#### [TASK DETAILS]
Write out the whole of the material exactly.

#### [PROVIDED DATA]
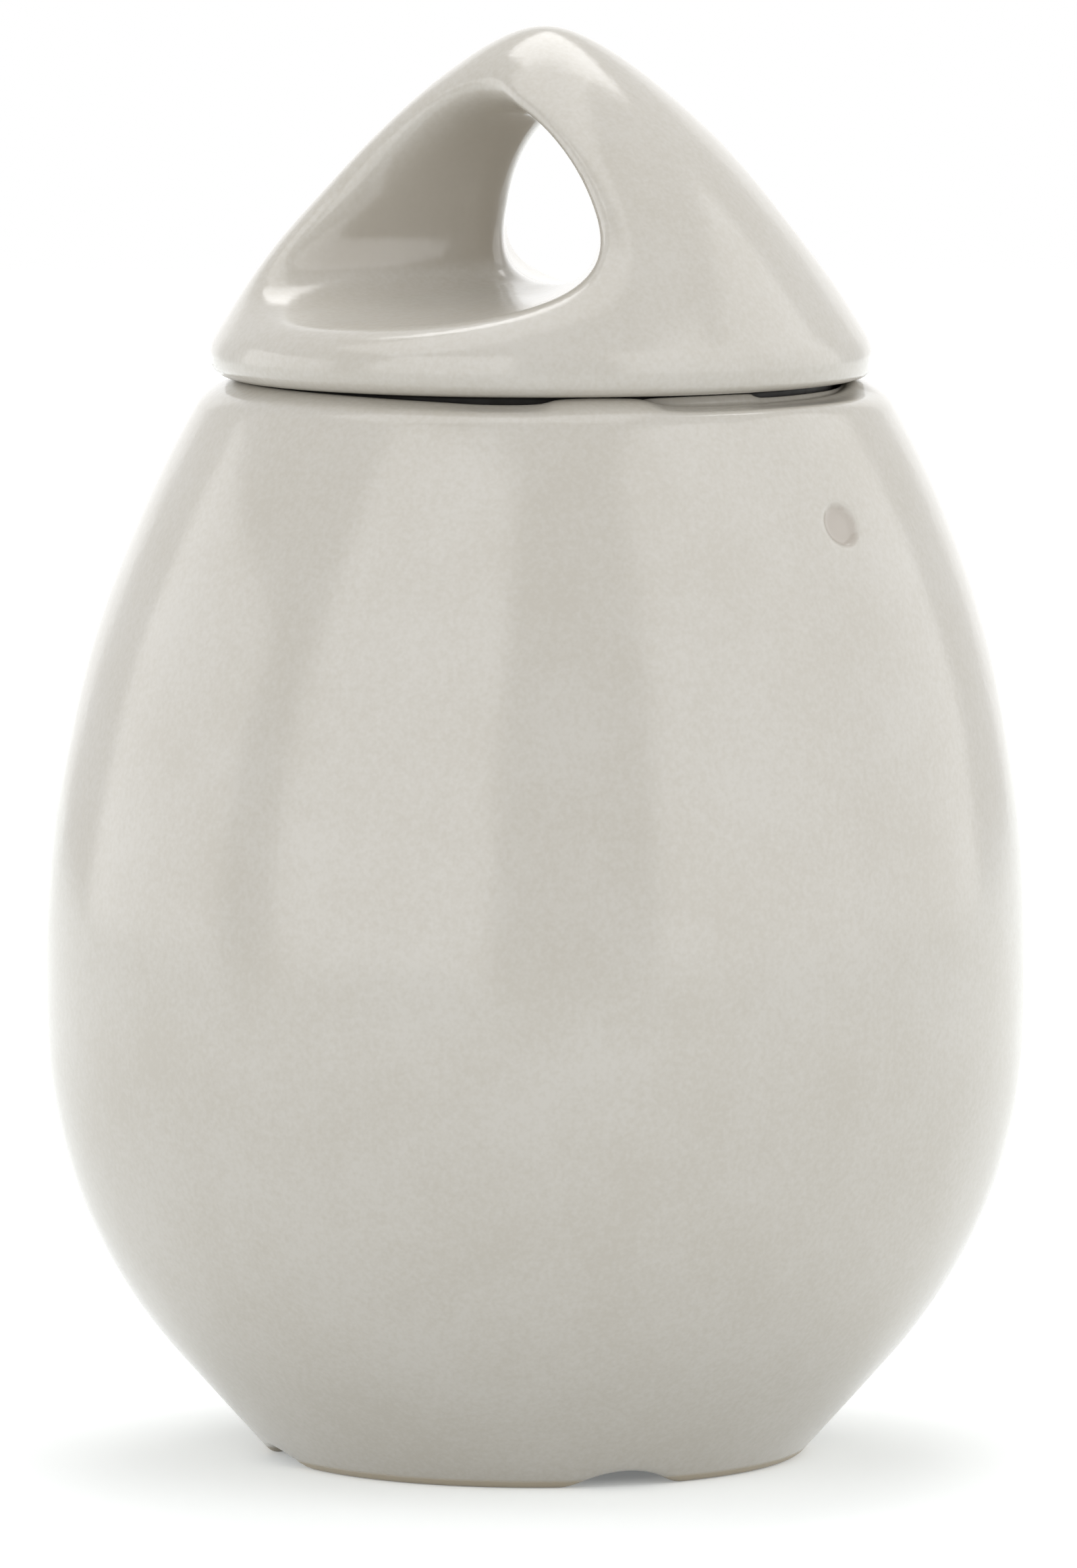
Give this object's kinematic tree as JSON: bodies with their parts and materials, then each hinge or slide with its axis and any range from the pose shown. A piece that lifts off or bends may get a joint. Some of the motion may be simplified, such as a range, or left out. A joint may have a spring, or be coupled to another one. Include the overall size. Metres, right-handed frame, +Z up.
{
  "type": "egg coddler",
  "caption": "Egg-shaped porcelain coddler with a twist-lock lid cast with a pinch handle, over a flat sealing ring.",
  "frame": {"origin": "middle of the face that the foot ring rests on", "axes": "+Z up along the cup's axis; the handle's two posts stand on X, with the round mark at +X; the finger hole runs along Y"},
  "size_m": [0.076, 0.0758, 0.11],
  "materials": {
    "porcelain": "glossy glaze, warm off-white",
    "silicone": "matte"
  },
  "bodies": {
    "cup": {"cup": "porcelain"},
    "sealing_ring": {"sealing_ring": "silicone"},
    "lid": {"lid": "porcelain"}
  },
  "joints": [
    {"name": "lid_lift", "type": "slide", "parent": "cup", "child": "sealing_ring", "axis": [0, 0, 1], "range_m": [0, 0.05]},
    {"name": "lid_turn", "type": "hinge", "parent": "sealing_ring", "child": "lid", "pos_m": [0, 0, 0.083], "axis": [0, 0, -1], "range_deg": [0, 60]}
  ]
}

#### [EXERCISE RESULT]
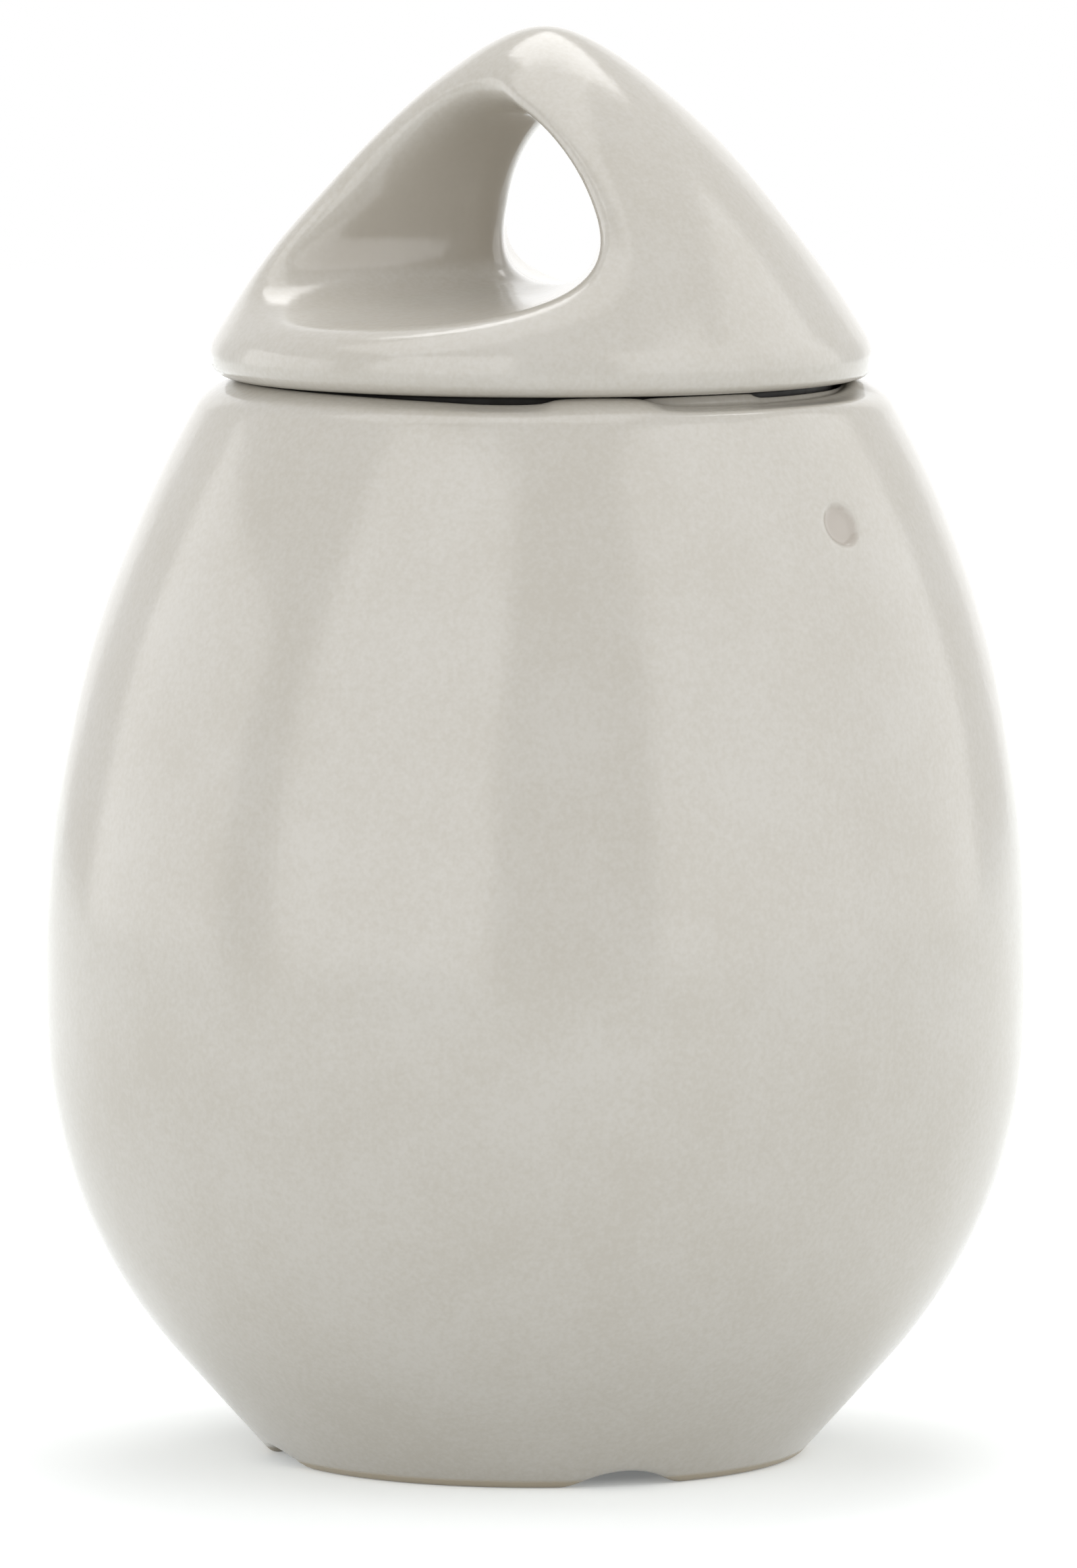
Give this object's kinematic tree as JSON: bodies with their parts and materials, then each hinge or slide with its axis and any range from the pose shown. A piece that lifts off or bends may get a joint. Some of the motion may be simplified, such as a range, or left out. A joint may have a spring, or be coupled to another one. Include the overall size. Metres, right-handed frame, +Z up.
{
  "type": "egg coddler",
  "caption": "Egg-shaped porcelain coddler with a twist-lock lid cast with a pinch handle, over a flat sealing ring.",
  "frame": {"origin": "middle of the face that the foot ring rests on", "axes": "+Z up along the cup's axis; the handle's two posts stand on X, with the round mark at +X; the finger hole runs along Y"},
  "size_m": [0.076, 0.0758, 0.11],
  "materials": {
    "porcelain": "glossy glaze, warm off-white",
    "silicone": "matte"
  },
  "bodies": {
    "cup": {"cup": "porcelain"},
    "sealing_ring": {"sealing_ring": "silicone"},
    "lid": {"lid": "porcelain"}
  },
  "joints": [
    {"name": "lid_lift", "type": "slide", "parent": "cup", "child": "sealing_ring", "axis": [0, 0, 1], "range_m": [0, 0.05]},
    {"name": "lid_turn", "type": "hinge", "parent": "sealing_ring", "child": "lid", "pos_m": [0, 0, 0.083], "axis": [0, 0, -1], "range_deg": [0, 60]}
  ]
}